-- BEGIN --

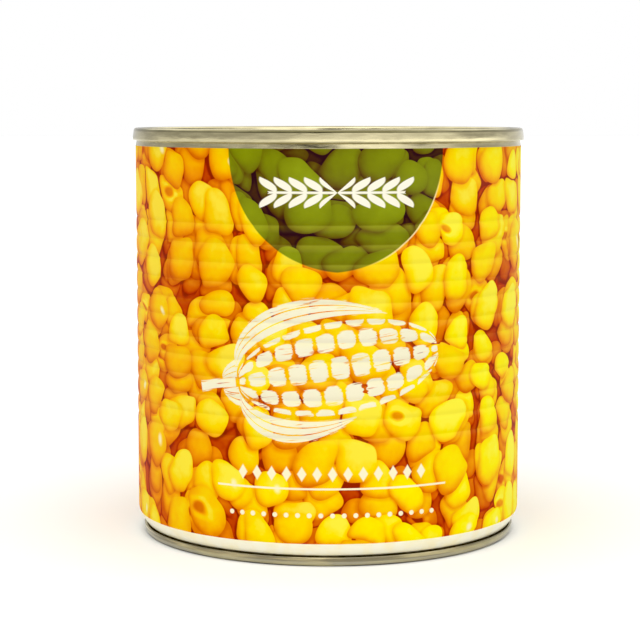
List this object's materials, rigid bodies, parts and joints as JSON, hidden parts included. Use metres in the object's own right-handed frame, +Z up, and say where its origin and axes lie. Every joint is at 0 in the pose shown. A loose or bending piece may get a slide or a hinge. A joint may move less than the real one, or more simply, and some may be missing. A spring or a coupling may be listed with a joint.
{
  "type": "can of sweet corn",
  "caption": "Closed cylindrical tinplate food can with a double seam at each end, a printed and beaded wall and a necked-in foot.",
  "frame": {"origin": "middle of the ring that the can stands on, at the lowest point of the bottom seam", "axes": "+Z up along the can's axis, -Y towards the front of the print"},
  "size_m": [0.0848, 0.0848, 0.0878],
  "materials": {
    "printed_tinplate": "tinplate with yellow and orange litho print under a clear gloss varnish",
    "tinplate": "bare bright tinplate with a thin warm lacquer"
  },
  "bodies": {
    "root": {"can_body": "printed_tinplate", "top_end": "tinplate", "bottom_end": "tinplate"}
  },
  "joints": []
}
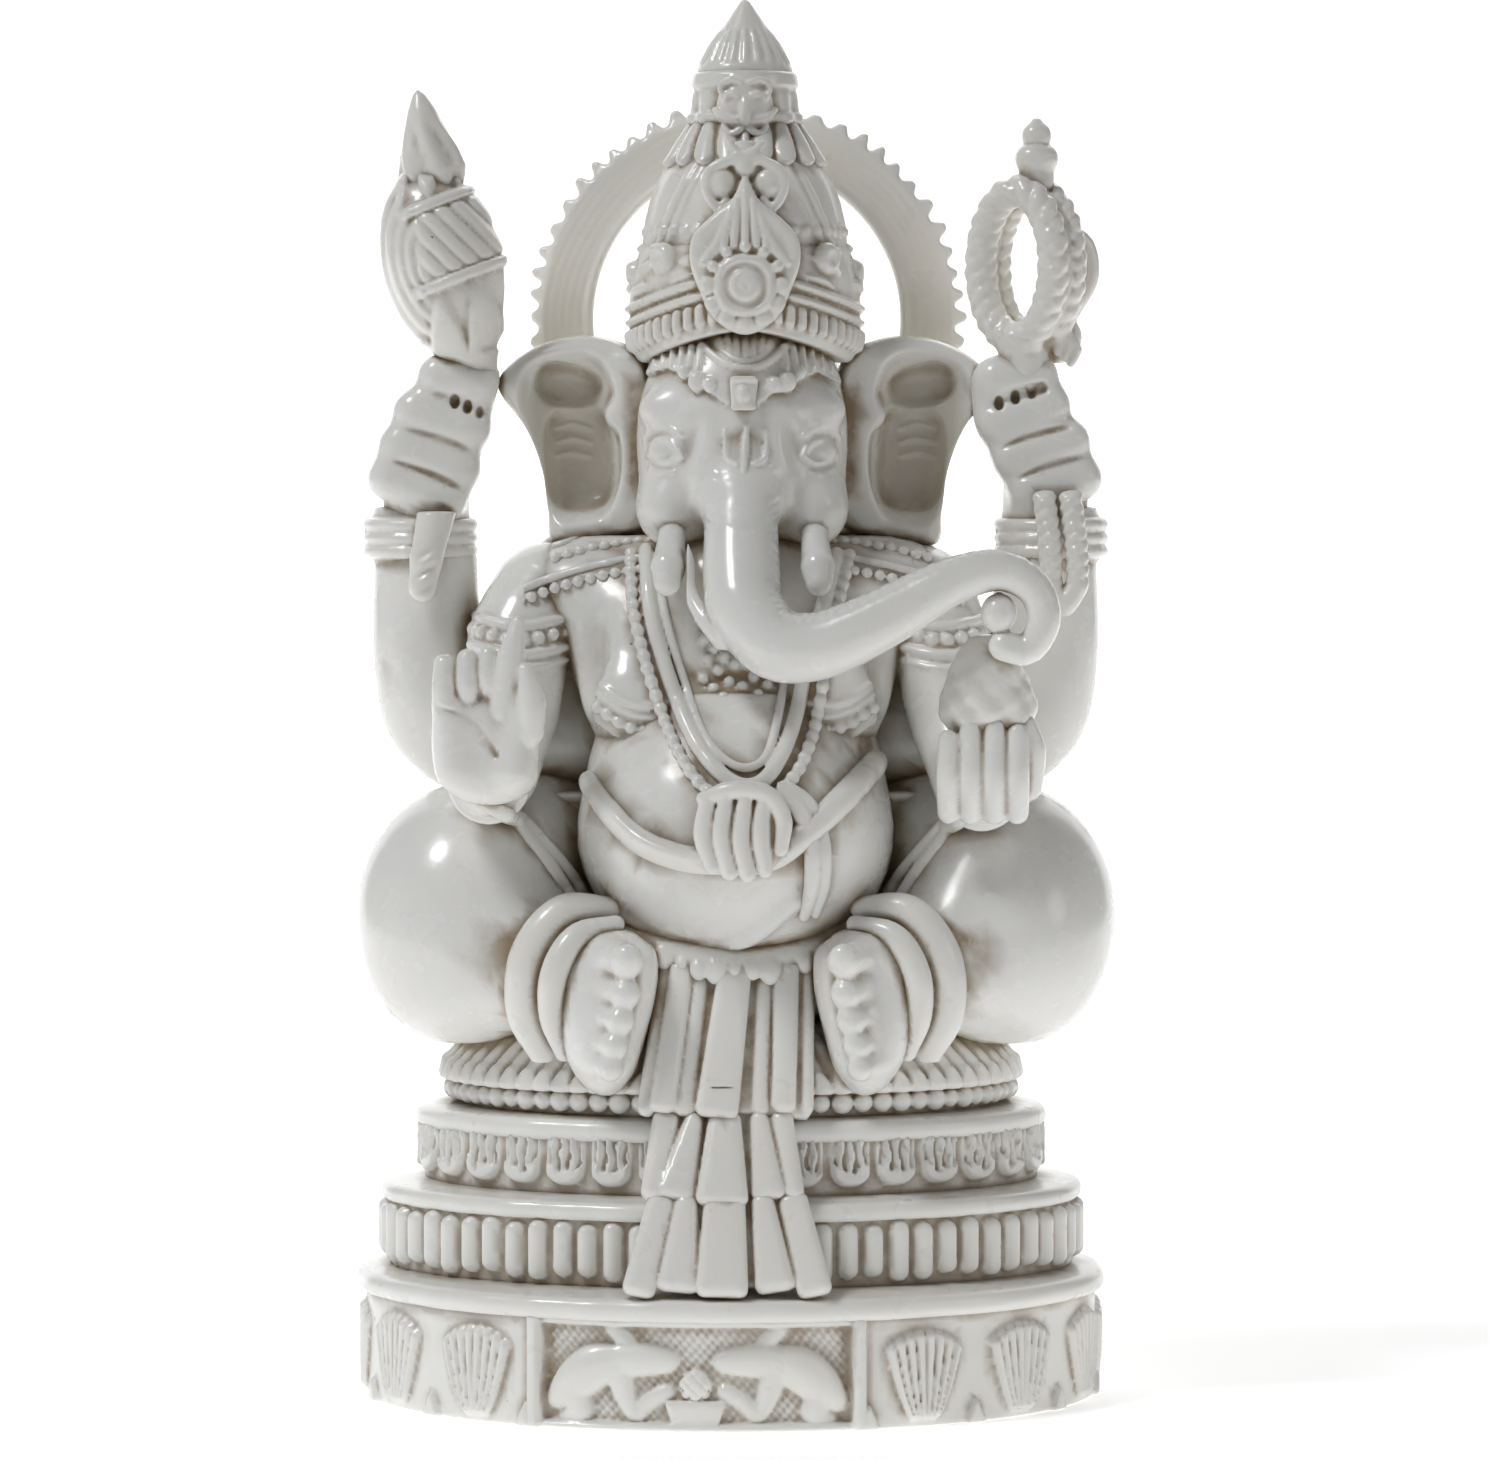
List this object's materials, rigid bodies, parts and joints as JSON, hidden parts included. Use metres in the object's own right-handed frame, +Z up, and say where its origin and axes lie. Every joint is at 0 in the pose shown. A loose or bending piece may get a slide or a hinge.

-- END --

* [TASK OBJECTIVE]:
From the first line to the last, please quote the material above exactly.

* [RESULT OF THE EXERCISE]:
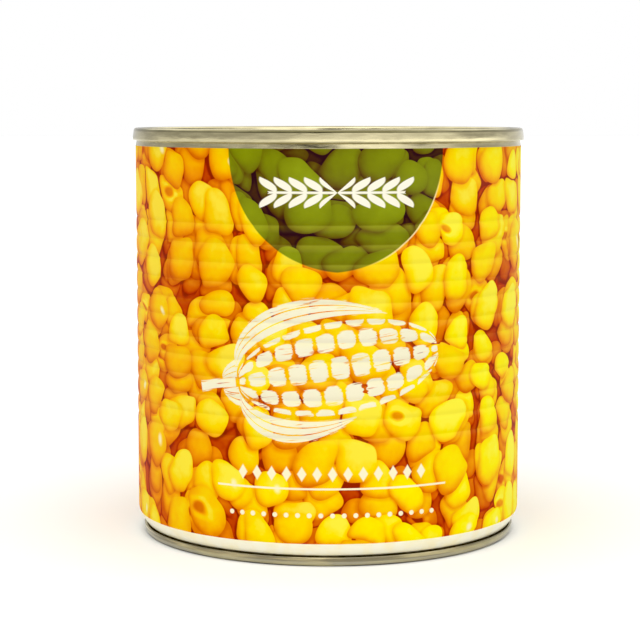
List this object's materials, rigid bodies, parts and joints as JSON, hidden parts included. Use metres in the object's own right-handed frame, +Z up, and say where its origin and axes lie. Every joint is at 0 in the pose shown. A loose or bending piece may get a slide or a hinge. A joint may move less than the real one, or more simply, and some may be missing. A spring or a coupling may be listed with a joint.
{
  "type": "can of sweet corn",
  "caption": "Closed cylindrical tinplate food can with a double seam at each end, a printed and beaded wall and a necked-in foot.",
  "frame": {"origin": "middle of the ring that the can stands on, at the lowest point of the bottom seam", "axes": "+Z up along the can's axis, -Y towards the front of the print"},
  "size_m": [0.0848, 0.0848, 0.0878],
  "materials": {
    "printed_tinplate": "tinplate with yellow and orange litho print under a clear gloss varnish",
    "tinplate": "bare bright tinplate with a thin warm lacquer"
  },
  "bodies": {
    "root": {"can_body": "printed_tinplate", "top_end": "tinplate", "bottom_end": "tinplate"}
  },
  "joints": []
}
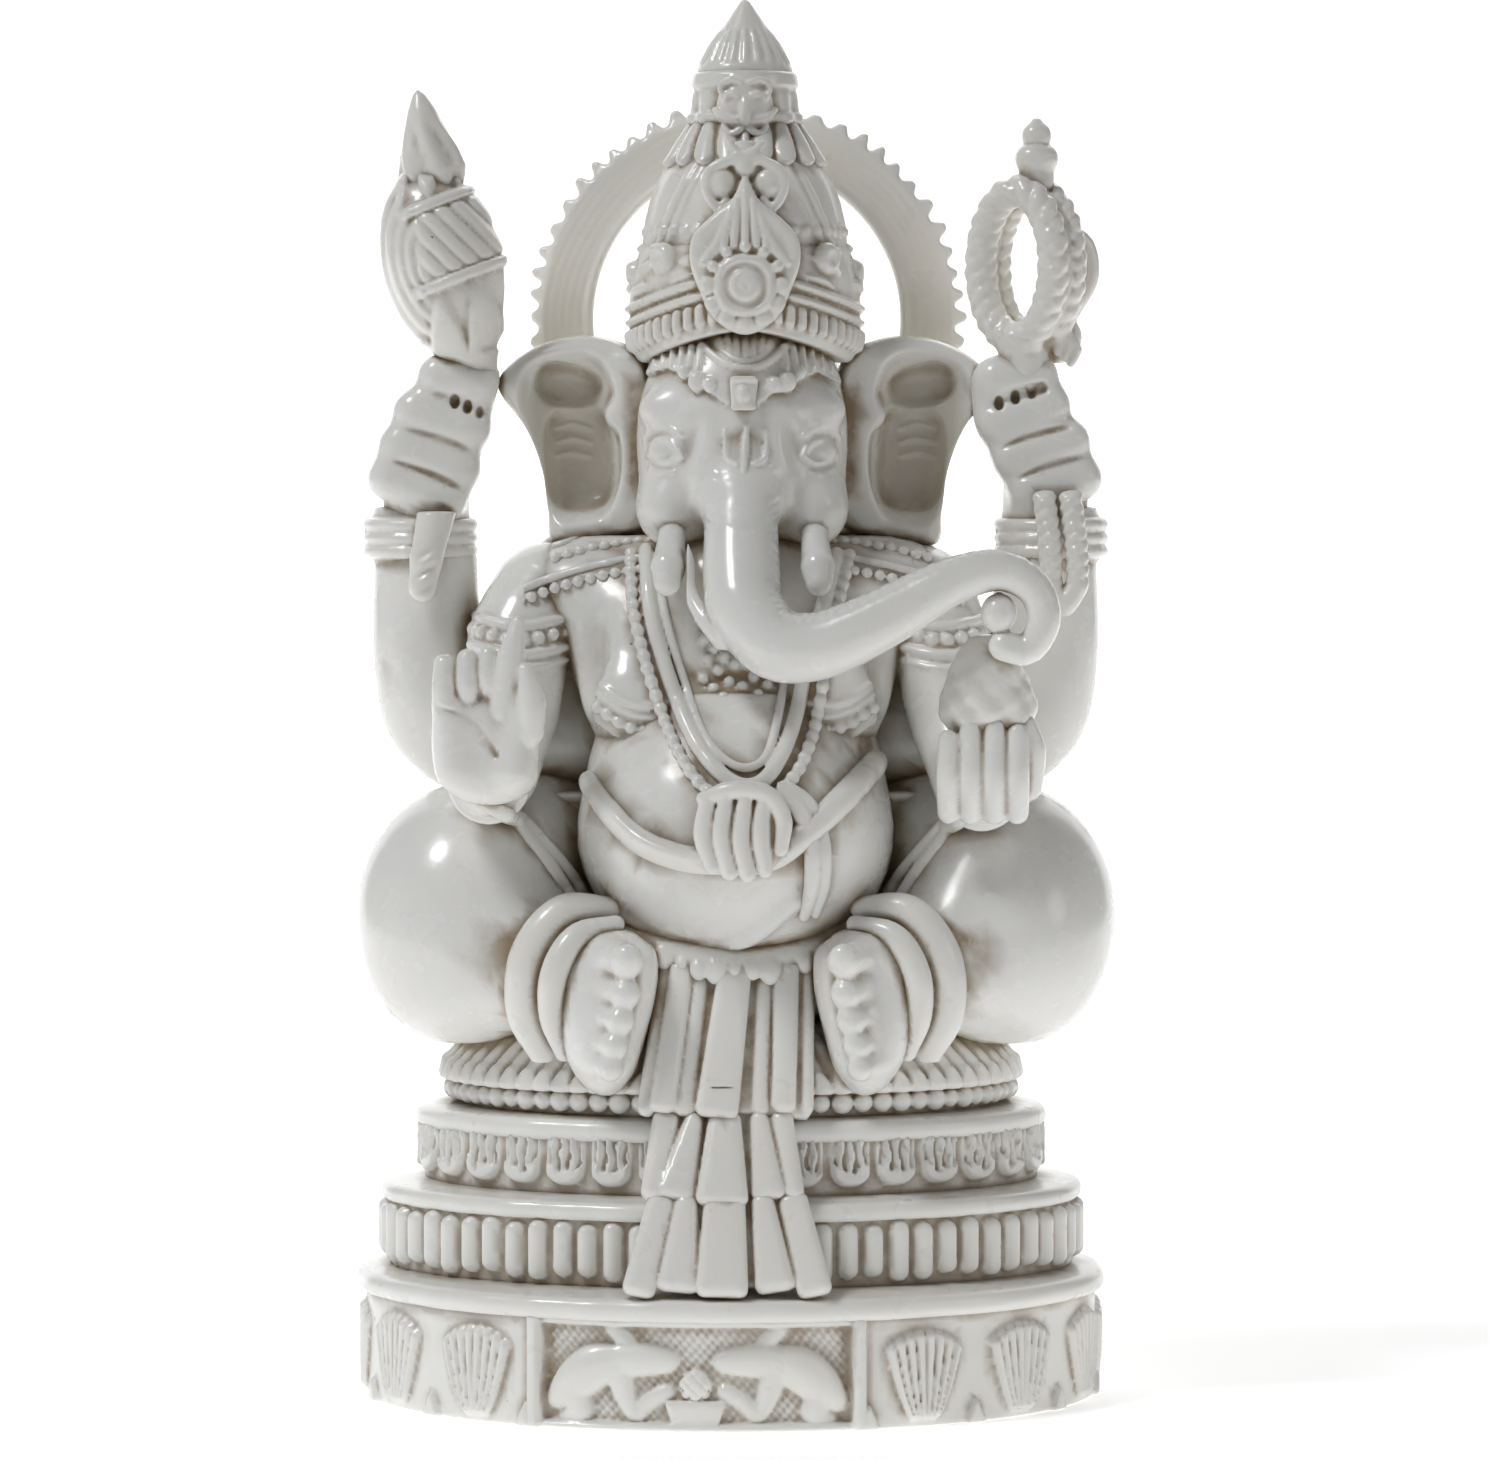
List this object's materials, rigid bodies, parts and joints as JSON, hidden parts included. Use metres in the object's own right-handed frame, +Z up, and say where its origin and axes lie. Every joint is at 0 in the pose shown. A loose or bending piece may get a slide or a hinge.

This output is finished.